◆ **TASK TO COMPLETE**
Narrow the data below down to the lines containing "that".

◆ **PROVIDED INFORMATION**
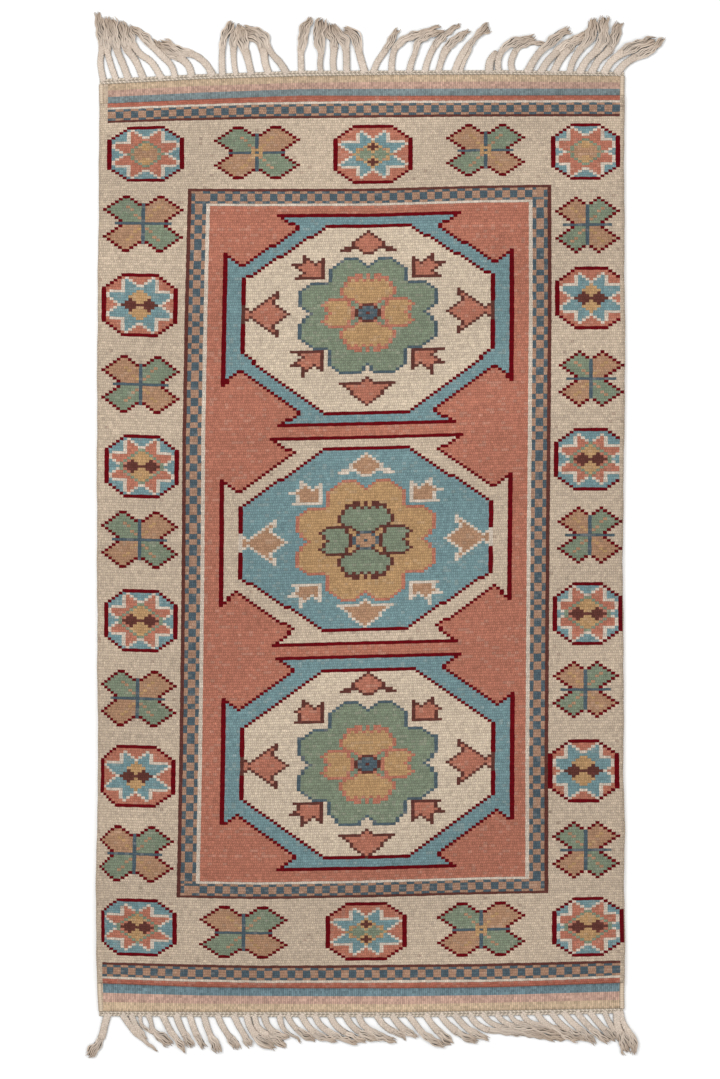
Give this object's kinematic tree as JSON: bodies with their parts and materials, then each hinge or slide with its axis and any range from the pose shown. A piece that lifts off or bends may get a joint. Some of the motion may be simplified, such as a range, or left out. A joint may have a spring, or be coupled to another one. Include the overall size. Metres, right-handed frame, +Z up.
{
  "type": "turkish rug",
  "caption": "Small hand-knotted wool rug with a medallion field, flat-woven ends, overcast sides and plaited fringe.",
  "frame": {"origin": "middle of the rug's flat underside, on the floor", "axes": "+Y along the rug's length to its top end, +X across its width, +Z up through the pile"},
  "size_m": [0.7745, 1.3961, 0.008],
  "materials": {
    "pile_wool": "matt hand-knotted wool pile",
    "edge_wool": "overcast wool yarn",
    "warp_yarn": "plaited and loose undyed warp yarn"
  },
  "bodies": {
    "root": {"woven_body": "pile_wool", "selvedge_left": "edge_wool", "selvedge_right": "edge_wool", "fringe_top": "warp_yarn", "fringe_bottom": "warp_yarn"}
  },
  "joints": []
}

--

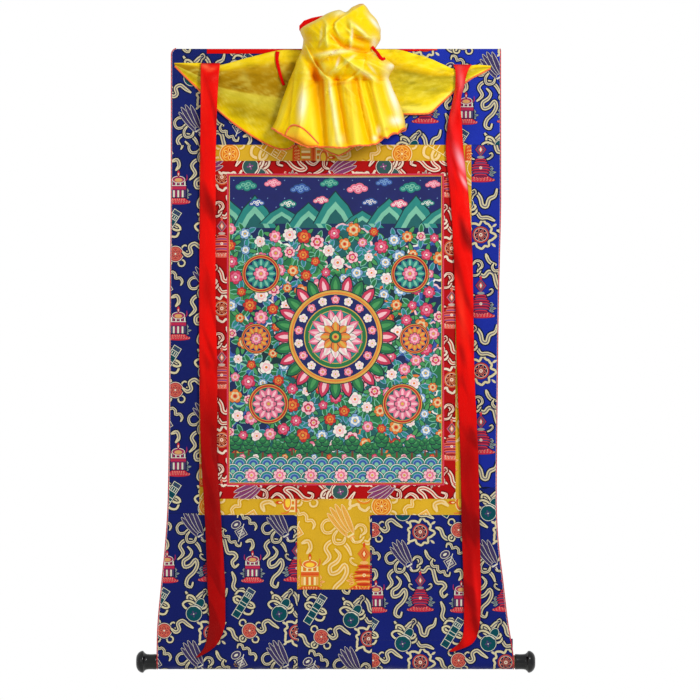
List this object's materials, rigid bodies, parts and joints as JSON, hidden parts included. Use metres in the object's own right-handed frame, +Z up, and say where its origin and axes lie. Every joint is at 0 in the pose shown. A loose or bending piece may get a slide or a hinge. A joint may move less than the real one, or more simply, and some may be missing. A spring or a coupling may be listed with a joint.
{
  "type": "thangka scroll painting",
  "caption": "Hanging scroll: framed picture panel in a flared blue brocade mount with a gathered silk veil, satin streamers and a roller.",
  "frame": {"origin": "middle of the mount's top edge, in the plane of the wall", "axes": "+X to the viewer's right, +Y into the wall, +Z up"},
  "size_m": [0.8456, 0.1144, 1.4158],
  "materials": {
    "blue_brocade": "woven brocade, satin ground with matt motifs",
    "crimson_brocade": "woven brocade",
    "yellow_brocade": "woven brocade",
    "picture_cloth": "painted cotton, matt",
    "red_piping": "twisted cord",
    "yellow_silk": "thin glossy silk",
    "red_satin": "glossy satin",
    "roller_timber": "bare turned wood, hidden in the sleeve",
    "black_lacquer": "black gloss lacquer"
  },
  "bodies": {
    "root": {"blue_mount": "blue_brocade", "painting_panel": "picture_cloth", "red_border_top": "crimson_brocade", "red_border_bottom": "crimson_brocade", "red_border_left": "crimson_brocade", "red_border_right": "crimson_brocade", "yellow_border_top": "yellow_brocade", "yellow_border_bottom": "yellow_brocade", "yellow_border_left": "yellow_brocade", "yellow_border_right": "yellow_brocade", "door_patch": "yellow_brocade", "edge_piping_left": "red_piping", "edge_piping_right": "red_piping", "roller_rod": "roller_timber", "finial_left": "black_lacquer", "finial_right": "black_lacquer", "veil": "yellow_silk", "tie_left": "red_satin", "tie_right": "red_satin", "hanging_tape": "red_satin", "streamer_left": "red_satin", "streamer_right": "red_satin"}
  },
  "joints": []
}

==

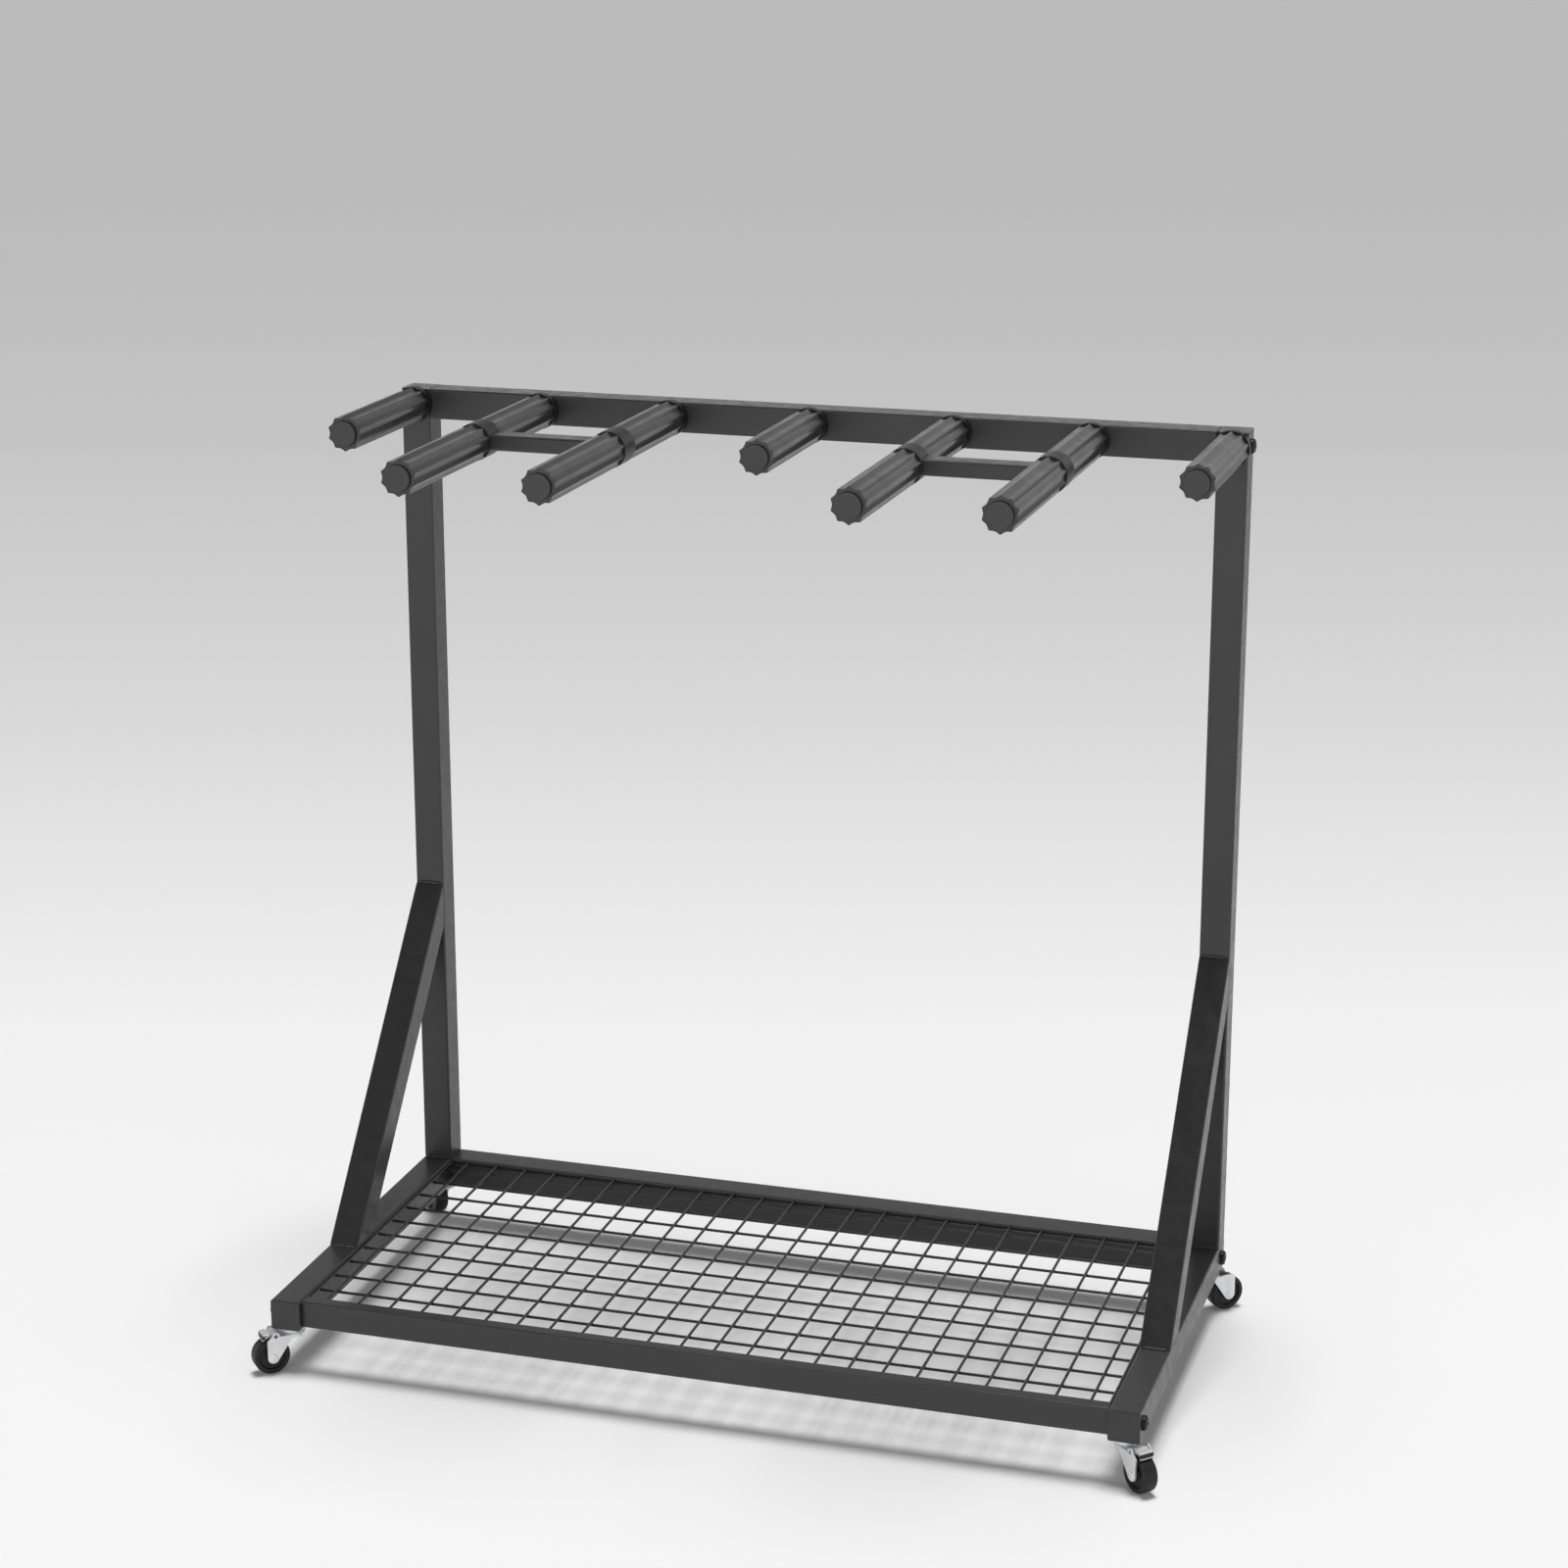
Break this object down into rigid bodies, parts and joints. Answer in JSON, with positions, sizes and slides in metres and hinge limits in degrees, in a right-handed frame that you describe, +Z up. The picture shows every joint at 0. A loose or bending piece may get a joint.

◆ **OUTPUT FOR THIS EXERCISE**
Give this object's kinematic tree as JSON: bodies with their parts and materials, then each hinge or slide with its axis and any range from the pose shown. A piece that lifts off or bends may get a joint. Some of the motion may be simplified, such as a range, or left out. A joint may have a spring, or be coupled to another one. Include the overall size. Metres, right-handed frame, +Z up.
Break this object down into rigid bodies, parts and joints. Answer in JSON, with positions, sizes and slides in metres and hinge limits in degrees, in a right-handed frame that you describe, +Z up. The picture shows every joint at 0. A loose or bending piece may get a joint.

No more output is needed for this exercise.